Incoerências estatísticas
A associação defende ainda que o volume de importações da Índia pela UE a 28 é muito superior ao que está registado pelo Eurostat (gabinete de estatísticas comunitárias). A associação cita dados das alfândegas indianas referindo que as exportações indianas de cordoaria para a UE foram em 2012 de 2125 toneladas, enquanto os dados oficiais da UE relativos às importações registam 18 toneladas. A associação recorda que esta diferença de dados estatísticos já tinha sido um dos argumentos que levaram à anterior prorrogação dos direitos antidumping, tendo sido explicada nessa ocasião pelo facto terem aumentado as vendas da Índia para os portos comunitários, como Roterdão, onde não são pagos direitos aduaneiros nem são aplicáveis os direitos antidumping.

A Eurocord acusa ainda as empresas indianas de praticarem fraude sobre a origem dos produtos que exportam através de transbordo via Emirados Árabes Unidos. Ou seja, para escaparem ao pagamento de direitos, diversos produtores alugam escritórios de venda no Dubai, através dos quais exportam os seus produtos para este país e, deste, para a UE com certificado falso de origem dos Emirados Árabes Unidos, sustenta a Eurocord. Do lado dos importadores comunitários também há estratégias para fugir ao pagamento dos direitos através da atribuição de classificações de nomenclaturas erradas a estes produtos, garante a associação dos fabricantes europeus.
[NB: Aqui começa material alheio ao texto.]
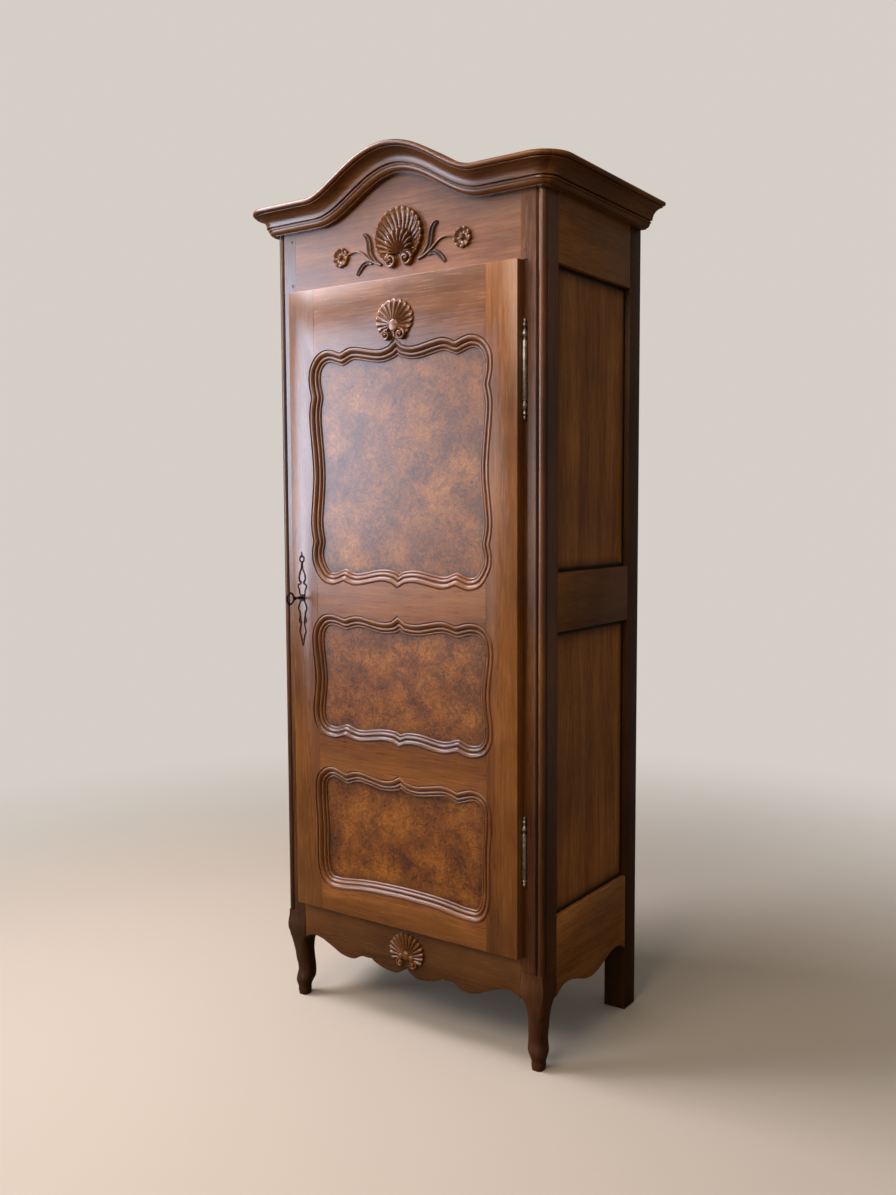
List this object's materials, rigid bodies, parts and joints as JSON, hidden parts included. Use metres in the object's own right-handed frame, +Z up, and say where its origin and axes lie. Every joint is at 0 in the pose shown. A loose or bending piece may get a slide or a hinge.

Apesar da decisão de que os direitos são para extinguir já estar com a chancela do Comissário Europeu do Comércio Karel de Gucht, a Eurocord tem esperança que o processo possa ser “repescado” quando passar pelo crivo do Comité Antidumping da EU (formado por delegados dos vários Estados-membros), evitando assim “a destruição da indústria europeia”.